Earlier, I mentioned that the condition part of the script could be a regex pattern or a regular conditional statement. Let's see how we can use a standard conditional instead. Let's say we didn't want to match on a pattern and instead we wanted to do an exact match on the status field. Here is the command to retrieve all the URLs that have a status code of 404:

awk '$14 == 404 {print $4,$14}' u_ex171118-sample.txt

/contact/contact.aspxx 404
/wp-includes/wlwmanifest.xml 404
/xmlrpc.php 404
/blog/wp-includes/wlwmanifest.xml 404
/wordpress/wp-includes/wlwmanifest.xml 404
/wp/wp-includes/wlwmanifest.xml 404
/site/wp-includes/wlwmanifest.xml 404
/cms/wp-includes/wlwmanifest.xml 404

This command is similar to the previous one, except that we have changed the condition to a more standard boolean expression.

So far, we have only really retrieved lines and fields based on a condition. What if we wanted to do some calculations and reporting on the data. One of the reports you may want to retrieve from a log file is a breakdown of the http status codes. How many successful requests do we have. Are people experiencing any 404 or 500 errors? Let's write a script that will give us this breakdown.

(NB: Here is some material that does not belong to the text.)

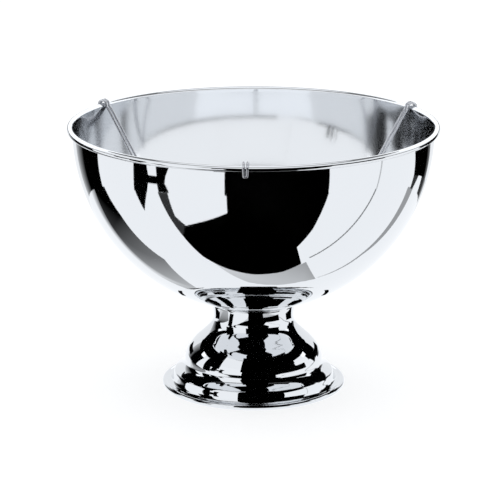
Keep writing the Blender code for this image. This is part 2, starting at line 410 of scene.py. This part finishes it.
hook_inner = INSIDE_RADIUS - HOOK_CLEARANCE - WIRE_RADIUS
hook_outer = RIM_RADIUS + HOOK_CLEARANCE + WIRE_RADIUS
hook_reach = (hook_outer - hook_inner) / 2
hook_crown = ((hook_inner + hook_outer) / 2, RIM_HEIGHT + HOOK_RISE)
leg_foot = np.array([math.sqrt(RING_RADIUS**2 - (FOOT_PITCH / 2) ** 2), RING_HEIGHT])
leg_top = np.array([hook_inner, hook_crown[1]])
leg_way = (leg_top - leg_foot) / np.linalg.norm(leg_top - leg_foot)
leg_angle = math.degrees(math.atan2(leg_way[1], leg_way[0]))
bend_start = leg_top - leg_way * LEG_BEND
tip_height = RIM_HEIGHT - HOOK_DROP + WIRE_RADIUS + TIP_PITCH / 2


def spread_along(line, near, far):
    """Half the gap between the two wires, going evenly from near / 2 to far / 2 along the line."""
    run = np.concatenate([[0], np.cumsum(np.linalg.norm(np.diff(line, axis=0), axis=1))])
    return near / 2 + (far - near) / 2 * run / run[-1]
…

Before we get into it, I have to introduce you to a couple of AWK concepts. BEGIN/END blocks and Arrays.

BEGIN and END blocks

BEGIN and END blocks within an AWK script. Basically, you can write a BEGIN and/or an END action in your scripts. The BEGIN action will execute once before any lines are processed and the END action will be executed once at the end after all the lines have been processed. This is especially handy if you have to do some set up like assigning variables before you start processing the file and also if you need to do some clean up or output of information at the end. You can also use either a BEGIN block or an END block or both. Here is what the basic syntax for BEGIN and END blocks look like:

awk 'BEGIN { [begin-actions] } { [actions-for-each-line] } END { [end-actions] }' file

Arrays in AWK

Also, we will be using an array to store the total number of requests per status code. Arrays in AWK don't need to be declared or initialised. They are also not like arrays in many other languages. They are not fixed length and are associative, meaning that they are stored as key-value pairs. You can use any number or string as an array index/key and you can mix string and number values into the same array. A new element can also be added to the array at any time. Think of AWK arrays more like dictionaries rather than the fixed-length, single-typed arrays in languages like C# or Java.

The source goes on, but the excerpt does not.